The fields line at the top of the files say this: # fields: DATE|UNCONFIRMED|NEW|ASSIGNED|REOPENED|RESOLVED|VERIFIED|CLOSED|FIXED|INVALID|WONTFIX|LATER|REMIND|DUPLICATE|WORKSFORME|MOVED The one collectstats wants to put in the file if it doesn't exist yet (and the order it writes the stats) is: # fields: DATE|NEW|ASSIGNED|REOPENED|UNCONFIRMED|RESOLVED|VERIFIED|CLOSED|FIXED|INVALID|WONTFIX|LATER|REMIND|DUPLICATE|WORKSFORME|MOVED reports.cgi is reading the labels on that # fields: line and trusting it. so collectstats isn't broken, and yes, the script needs to convert all the old data prior to the swap date, AND swap the order of the fields in the # fields line at the top. OR collectstats needs to be fixed to also read that fields line and write the stats in the same order.

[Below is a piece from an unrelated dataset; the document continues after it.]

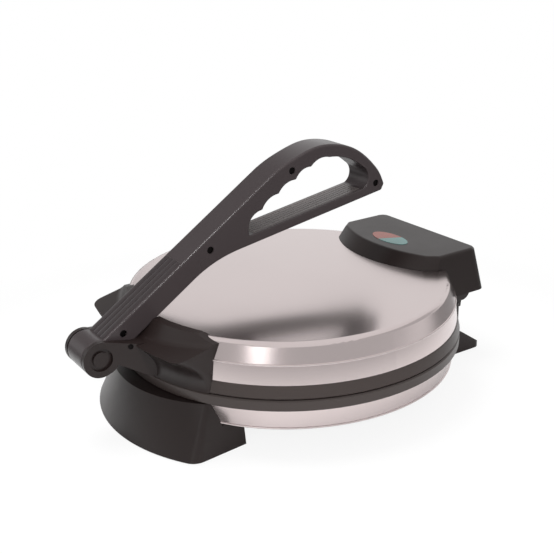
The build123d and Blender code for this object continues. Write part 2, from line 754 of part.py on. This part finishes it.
def on_lever(face):
    """Moves a lever profile, drawn from its pivot, to its rest place in the (y, z) plane."""
    return Pos(pivot_y, pivot_z) * Rot(0, 0, rest_angle()) * face


def nose_profile():
    """Side view of the nose: the pivot boss and the plate that joins it to the bracket."""
    plate = outline(
        (pivot_y, pivot_z), (pivot_y + 5.5, pivot_z + boss_r - 1.2), (-bracket_r - 10, pivot_z + 9),
        (-bracket_r + 11, pivot_z + 9), (-bracket_r + 11, bracket_z), (-bracket_r - 1, bracket_z + 1.4),
        (pivot_y + 13, pivot_z - 6.5))
    return plate + Pos(pivot_y, pivot_z) * Circle(boss_r)


def nose_plan():
    """Top view of the nose: it narrows from the bracket to the two cheeks."""
    lip_y = -body_r - lip_ahead + 7
    right = [(nose_half_w + 6, -bracket_r + 11), (nose_half_w, lip_y), (cheek_out, pivot_y + 6),
             (cheek_out, y_front - 1)]
    left = [(-x, y) for x, y in right[::-1]]
    return outline(*right, *left)


def make_front_bracket():
    """Moulded bracket on the lid's front, scooped on top, with the two-cheek nose that carries the lever."""
    bracket = bracket_form() - bracket_scoop()
    bracket += slab(nose_profile(), -nose_half_w - 6, nose_half_w + 6) & extrude(nose_plan(), top_z)
    bracket -= cover_form(seat_gap) + disc(0, 0, lid_z - 5, top_z + 40, bracket_lip_r)
    bracket -= disc(0, 0, lid_z - 5, cover_z + seat_gap, body_r - rim_notch + seat_gap)
    shank_way = outline((-40, -shank_under - run_gap), (90, -shank_under - run_gap), (90, 40), (-40, 40))
    slot = on_lever(shank_way) + Pos(pivot_y, pivot_z) * Circle(boss_r + run_gap)
    bracket -= slab(slot, -cheek_in, cheek_in)
    bracket -= box(-cheek_in, cheek_in, -crown_r - 2, -crown_r / 2, crown_z - 4, top_z + 20)
    bracket -= rod(pivot_y, pivot_z, pivot_pin_r + fixed_slip, -cheek_out - 1, cheek_out + 1)
    recess = rod(pivot_y, pivot_z, cheek_recess_r, cheek_out - cheek_recess, cheek_out + 1)
    return bracket - both_sides(recess)


def make_pivot_pin():
    seat = cheek_out - cheek_recess
    pin = rod(pivot_y, pivot_z, pivot_pin_r, -seat, seat)
    head = rod(pivot_y, pivot_z, pivot_head_r, seat, seat + 1.8)
    return pin + both_sides(head)


# ---- lever ----

def bar_point(along, above):
    """A point on the lower bar, measured along its underside and square to it."""
    a = radians(-bar_deg)
    return (bar_start + along * cos(a) - above * sin(a), -shank_under + along * sin(a) + above * cos(a))


def from_tip(*points):
    """Points measured from the lower bar's tip."""
    tip = bar_point(bar_len, 0)
    return [(tip[0] + s, tip[1] + t) for s, t in points]


def lever_profile():
    """Side view of the whole lever: barrel, shank, arched grip and lower bar."""
    tip, toe = bar_point(bar_len, 0), (bar_start - 24, -shank_under)
    grip = from_tip((-51.07, 88.43), (-31.07, 81.53), (-14.07, 68.83), (0.23, 48.73), (6.93, 24.03), (5.53, 3.03))
    crest = [(tip[0] - crest_back, shank_top), *grip]
    back = Spline(*crest, tangents=[(1, 0), (-0.25, -1)])
    heel = bar_point(26, 0)
    under = Spline(heel, toe, tangents=[(-cos(radians(bar_deg)), sin(radians(bar_deg))), (-1, 0)])
    edges = [Line((0, shank_top), crest[0]), back, Line(crest[-1], tip), Line(tip, heel), under,
             Line(toe, (0, -shank_under)), Line((0, -shank_under), (0, shank_top))]
    return rounded(make_face(edges), tip_round, tip, crest[-1]) + Circle(boss_r)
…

Created attachment 137496 [details] [diff] [review] Script v.3 Here, try this then. It adds a new "fields:" line and switches everything _before_ the key date. Again, note that Browser (and probably the other files two) have a couple of lines with incorrect dates around the 20th of August (they are dated 15th of May) - but they are currently right, and so will be switched wrong by the script. As this data is duplicate data (in terms of the dates), I don't know if this will have a noticeable effect on the plotted graphs. Gerv
justdave: any luck with this version? Gerv
haven't had a chance yet, sorry. Will probably try Friday night sometime.
Yay! all fixed! :) Had to add a \n to the end of the new # fields: line, and also a next; after the print so it didn't print the original one back into the file. Otherwise it worked as designed. Those two weird dates happened to be in between correct ones that were two days apart, so the clock was probably messed up, and it missed a day. I deleted the first one, and manually changed the date on the second to match the missed day in between, which is probably close enough.